--- BEGIN Items ---

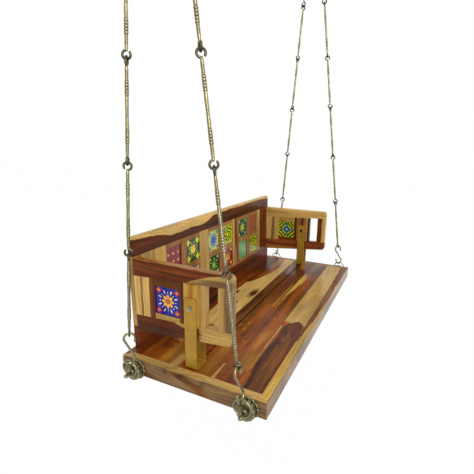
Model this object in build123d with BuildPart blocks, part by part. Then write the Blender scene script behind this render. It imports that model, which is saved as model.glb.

--- END Items ---
--- BEGIN Items ---

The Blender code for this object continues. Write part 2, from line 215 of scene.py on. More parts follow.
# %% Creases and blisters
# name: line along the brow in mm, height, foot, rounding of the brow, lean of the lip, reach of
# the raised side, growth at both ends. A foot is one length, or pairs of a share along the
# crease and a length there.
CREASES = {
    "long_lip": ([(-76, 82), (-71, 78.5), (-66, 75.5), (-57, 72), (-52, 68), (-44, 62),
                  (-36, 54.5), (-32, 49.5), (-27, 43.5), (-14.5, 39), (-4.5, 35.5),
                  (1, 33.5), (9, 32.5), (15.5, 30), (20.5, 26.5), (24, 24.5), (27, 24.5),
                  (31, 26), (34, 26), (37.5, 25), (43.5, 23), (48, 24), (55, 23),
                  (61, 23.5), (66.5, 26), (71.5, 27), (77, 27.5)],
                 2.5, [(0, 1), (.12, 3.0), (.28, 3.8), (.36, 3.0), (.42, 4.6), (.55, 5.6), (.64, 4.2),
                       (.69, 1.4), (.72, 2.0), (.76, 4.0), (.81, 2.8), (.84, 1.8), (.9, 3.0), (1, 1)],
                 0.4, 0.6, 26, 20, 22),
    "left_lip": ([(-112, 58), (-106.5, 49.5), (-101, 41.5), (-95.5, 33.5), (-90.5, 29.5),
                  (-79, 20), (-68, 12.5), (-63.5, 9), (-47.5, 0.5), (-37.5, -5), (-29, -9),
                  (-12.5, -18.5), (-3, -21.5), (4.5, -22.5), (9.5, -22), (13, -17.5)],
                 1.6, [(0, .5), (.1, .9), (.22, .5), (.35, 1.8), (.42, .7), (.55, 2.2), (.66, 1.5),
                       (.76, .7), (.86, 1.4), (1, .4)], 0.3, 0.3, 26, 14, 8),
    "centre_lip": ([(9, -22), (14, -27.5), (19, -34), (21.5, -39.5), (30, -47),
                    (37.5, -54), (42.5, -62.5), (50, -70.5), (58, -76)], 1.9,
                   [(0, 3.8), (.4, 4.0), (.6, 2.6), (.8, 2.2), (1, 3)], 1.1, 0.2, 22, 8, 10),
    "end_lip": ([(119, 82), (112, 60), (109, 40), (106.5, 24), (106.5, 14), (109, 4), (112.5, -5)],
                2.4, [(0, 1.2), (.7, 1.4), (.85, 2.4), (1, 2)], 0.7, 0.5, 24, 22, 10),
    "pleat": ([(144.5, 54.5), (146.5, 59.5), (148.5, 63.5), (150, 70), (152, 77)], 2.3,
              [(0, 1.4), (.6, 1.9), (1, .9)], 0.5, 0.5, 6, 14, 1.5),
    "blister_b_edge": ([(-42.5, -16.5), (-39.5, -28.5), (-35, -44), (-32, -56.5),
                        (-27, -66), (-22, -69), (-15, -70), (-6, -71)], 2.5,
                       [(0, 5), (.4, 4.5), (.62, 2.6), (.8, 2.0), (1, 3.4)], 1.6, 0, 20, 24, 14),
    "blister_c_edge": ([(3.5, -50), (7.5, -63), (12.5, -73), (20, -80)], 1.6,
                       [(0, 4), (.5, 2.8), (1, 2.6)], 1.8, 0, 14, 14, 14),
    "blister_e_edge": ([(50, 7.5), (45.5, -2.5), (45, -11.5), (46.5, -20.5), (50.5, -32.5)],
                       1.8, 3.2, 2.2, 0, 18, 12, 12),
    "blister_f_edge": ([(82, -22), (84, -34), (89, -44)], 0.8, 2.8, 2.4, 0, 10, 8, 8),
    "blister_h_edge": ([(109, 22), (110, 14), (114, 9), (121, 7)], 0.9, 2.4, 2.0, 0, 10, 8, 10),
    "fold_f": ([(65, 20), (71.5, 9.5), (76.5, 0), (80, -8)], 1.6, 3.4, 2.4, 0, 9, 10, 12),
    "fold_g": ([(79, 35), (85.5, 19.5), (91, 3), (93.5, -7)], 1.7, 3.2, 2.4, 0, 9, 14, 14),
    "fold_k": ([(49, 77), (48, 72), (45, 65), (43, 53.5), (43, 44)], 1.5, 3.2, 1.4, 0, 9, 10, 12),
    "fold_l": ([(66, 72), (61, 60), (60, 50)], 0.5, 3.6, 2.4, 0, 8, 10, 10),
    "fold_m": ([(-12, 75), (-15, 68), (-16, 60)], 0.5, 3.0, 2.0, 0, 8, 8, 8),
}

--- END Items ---
--- BEGIN Items ---

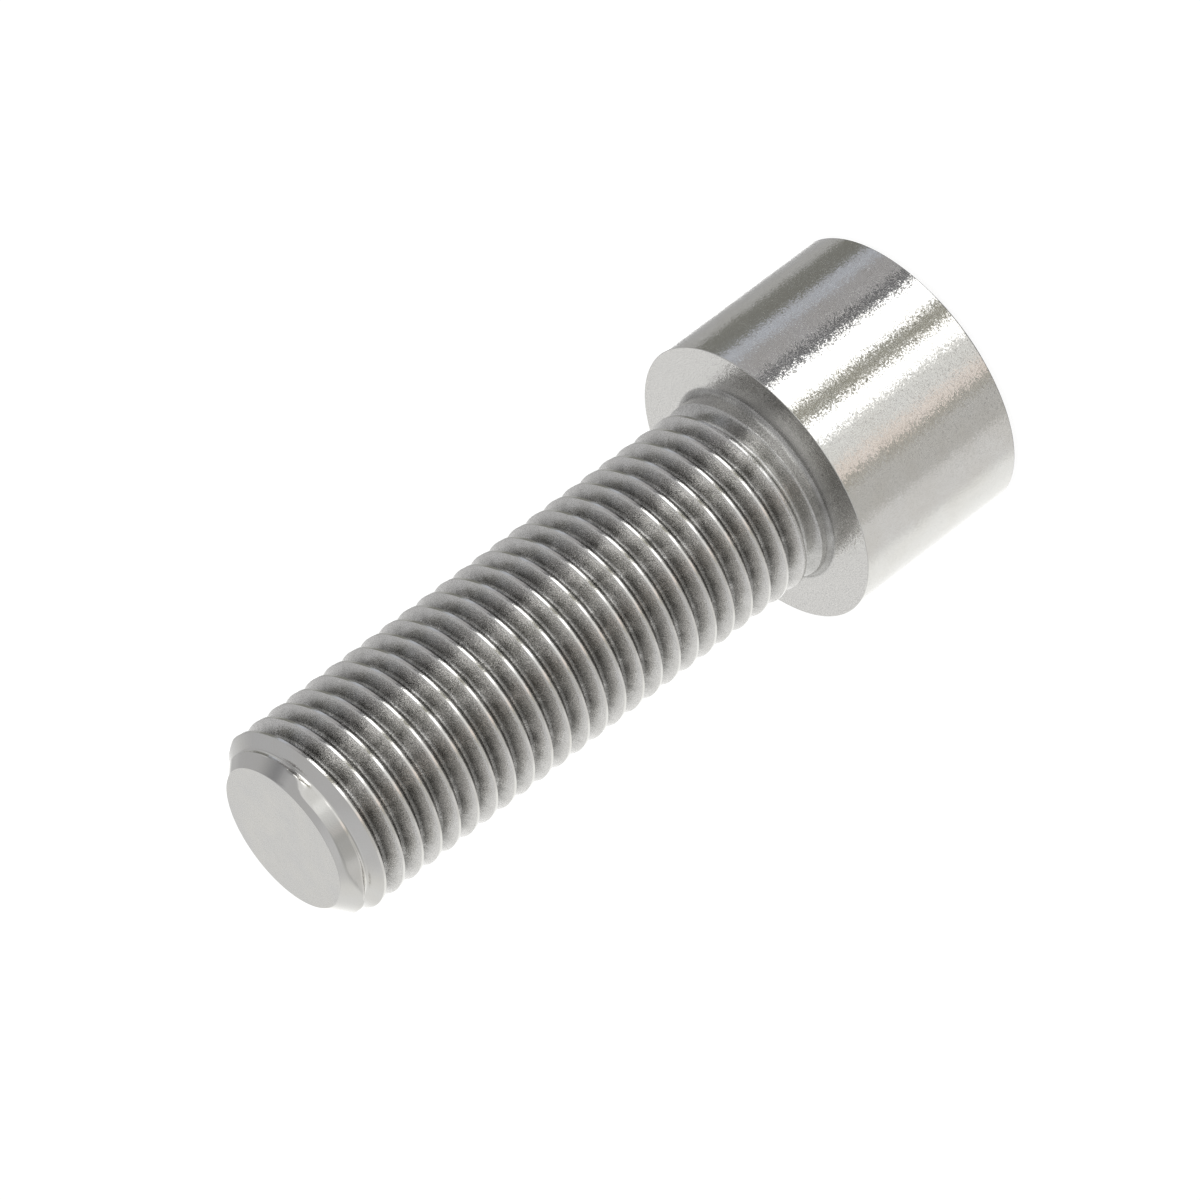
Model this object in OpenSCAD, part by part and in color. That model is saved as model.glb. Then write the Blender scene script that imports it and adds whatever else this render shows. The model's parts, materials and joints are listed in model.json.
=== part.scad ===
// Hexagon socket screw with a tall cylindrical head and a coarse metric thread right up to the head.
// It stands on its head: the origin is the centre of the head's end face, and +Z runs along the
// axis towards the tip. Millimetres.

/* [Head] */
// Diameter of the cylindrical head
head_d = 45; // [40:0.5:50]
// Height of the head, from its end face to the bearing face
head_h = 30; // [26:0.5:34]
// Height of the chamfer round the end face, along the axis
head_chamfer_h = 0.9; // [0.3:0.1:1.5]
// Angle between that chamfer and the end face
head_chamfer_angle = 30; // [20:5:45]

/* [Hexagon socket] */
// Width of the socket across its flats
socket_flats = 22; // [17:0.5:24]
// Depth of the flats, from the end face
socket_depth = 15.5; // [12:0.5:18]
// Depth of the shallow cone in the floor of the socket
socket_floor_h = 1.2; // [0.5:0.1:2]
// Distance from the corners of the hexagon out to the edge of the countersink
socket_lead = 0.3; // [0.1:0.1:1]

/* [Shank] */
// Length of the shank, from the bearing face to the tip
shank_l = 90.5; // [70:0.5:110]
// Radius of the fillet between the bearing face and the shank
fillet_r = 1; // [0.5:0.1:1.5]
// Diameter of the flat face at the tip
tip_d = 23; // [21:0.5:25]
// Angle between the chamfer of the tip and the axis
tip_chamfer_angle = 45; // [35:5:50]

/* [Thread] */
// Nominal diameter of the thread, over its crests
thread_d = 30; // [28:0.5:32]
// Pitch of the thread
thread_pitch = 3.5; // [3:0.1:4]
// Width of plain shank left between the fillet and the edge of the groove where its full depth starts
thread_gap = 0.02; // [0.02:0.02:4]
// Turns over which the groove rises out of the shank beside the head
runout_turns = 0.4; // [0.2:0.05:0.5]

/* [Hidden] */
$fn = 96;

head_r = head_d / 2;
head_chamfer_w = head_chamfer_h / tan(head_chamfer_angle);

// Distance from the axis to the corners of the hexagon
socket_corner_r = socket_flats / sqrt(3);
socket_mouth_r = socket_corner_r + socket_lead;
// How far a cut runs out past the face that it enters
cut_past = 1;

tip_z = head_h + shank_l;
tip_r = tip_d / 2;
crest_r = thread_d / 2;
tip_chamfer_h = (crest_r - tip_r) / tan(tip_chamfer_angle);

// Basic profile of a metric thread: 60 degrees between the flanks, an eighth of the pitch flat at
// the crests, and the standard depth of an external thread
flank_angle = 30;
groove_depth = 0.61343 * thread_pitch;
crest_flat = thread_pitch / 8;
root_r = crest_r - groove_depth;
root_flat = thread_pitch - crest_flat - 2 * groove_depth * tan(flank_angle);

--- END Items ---

Stated problem:
Retype, exactly and in full, the lines above from the one containing "Model this object in OpenSCAD, part" through the one containing "socket_lead = 0.3; // [0.1:0.1:1]".

Answer to this task:
Model this object in OpenSCAD, part by part and in color. That model is saved as model.glb. Then write the Blender scene script that imports it and adds whatever else this render shows. The model's parts, materials and joints are listed in model.json.
=== part.scad ===
// Hexagon socket screw with a tall cylindrical head and a coarse metric thread right up to the head.
// It stands on its head: the origin is the centre of the head's end face, and +Z runs along the
// axis towards the tip. Millimetres.

/* [Head] */
// Diameter of the cylindrical head
head_d = 45; // [40:0.5:50]
// Height of the head, from its end face to the bearing face
head_h = 30; // [26:0.5:34]
// Height of the chamfer round the end face, along the axis
head_chamfer_h = 0.9; // [0.3:0.1:1.5]
// Angle between that chamfer and the end face
head_chamfer_angle = 30; // [20:5:45]

/* [Hexagon socket] */
// Width of the socket across its flats
socket_flats = 22; // [17:0.5:24]
// Depth of the flats, from the end face
socket_depth = 15.5; // [12:0.5:18]
// Depth of the shallow cone in the floor of the socket
socket_floor_h = 1.2; // [0.5:0.1:2]
// Distance from the corners of the hexagon out to the edge of the countersink
socket_lead = 0.3; // [0.1:0.1:1]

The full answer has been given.